江戸時代の農村指導者・大原幽学ゆかりの旭市長部の水田で、家族連れを対象にした恒例の田植え体験が行われた。市内外から参加した45家族180人は、木々の緑に囲まれた田んぼで泥んこになりながら稲苗を手植えし、大型連休の一日を楽しんだ。

 都市住民との交流や豊かな自然の魅力発信を目的にした「米づくり体験交流」の一環。毎年参加を募り、地元住民でつくる「旭市都市農漁村交流協議会」がイベントを開いている。幽学によって耕地整理され、国指定史跡となっている水田の一角を活用している。

 青空の下、参加者ははだしや靴下姿で慎重に泥に入り、腰をかがめて丁寧に作業。「転んじゃう」「ぬるい」と泥の感触を確かめたり、カエルや虫との遭遇を楽しんだりした。用意されたかすり模様の着物姿で手を動かす子もいて、昔ながらの田植えの雰囲気を体感した。
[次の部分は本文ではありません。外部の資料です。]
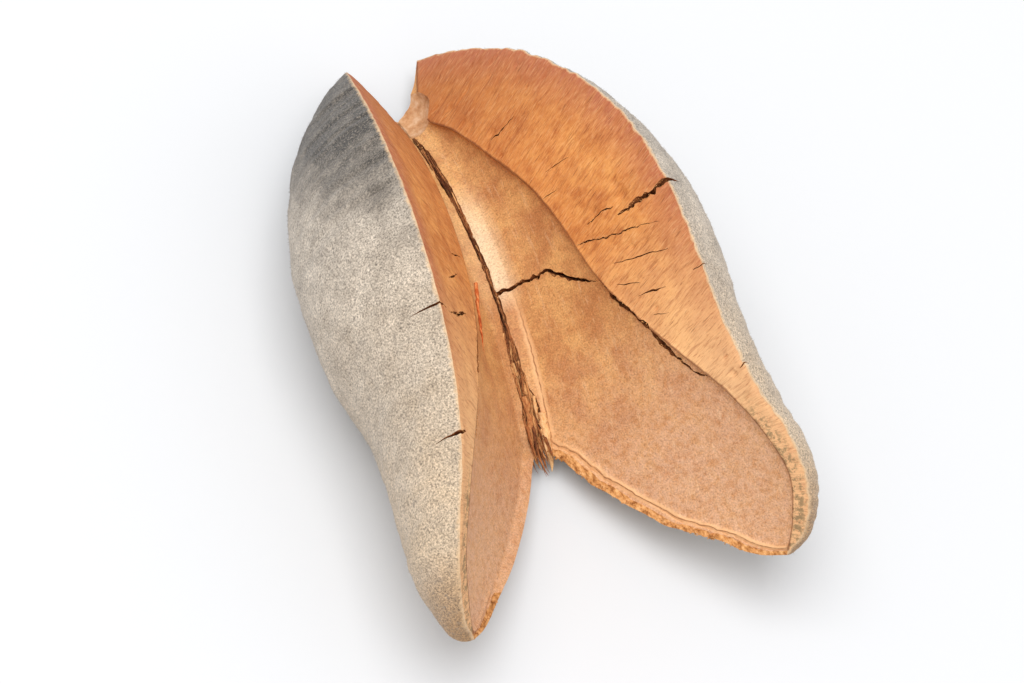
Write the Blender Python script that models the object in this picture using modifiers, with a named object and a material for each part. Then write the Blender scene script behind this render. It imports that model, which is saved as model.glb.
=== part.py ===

 両親と参加した市川市の小学4年生、加藤明莉さん(10)は「苗の間隔に気を付けながら植えた。元気に育ってほしい」と声を弾ませた。

 同協議会の花香寛源会長(70)は「子どもたちににぎやかに楽しんでもらえてよかった」と笑顔。今後も同じ参加者を対象に実りの秋までイベントが予定され、田んぼの生き物調査や収穫祭などを行う。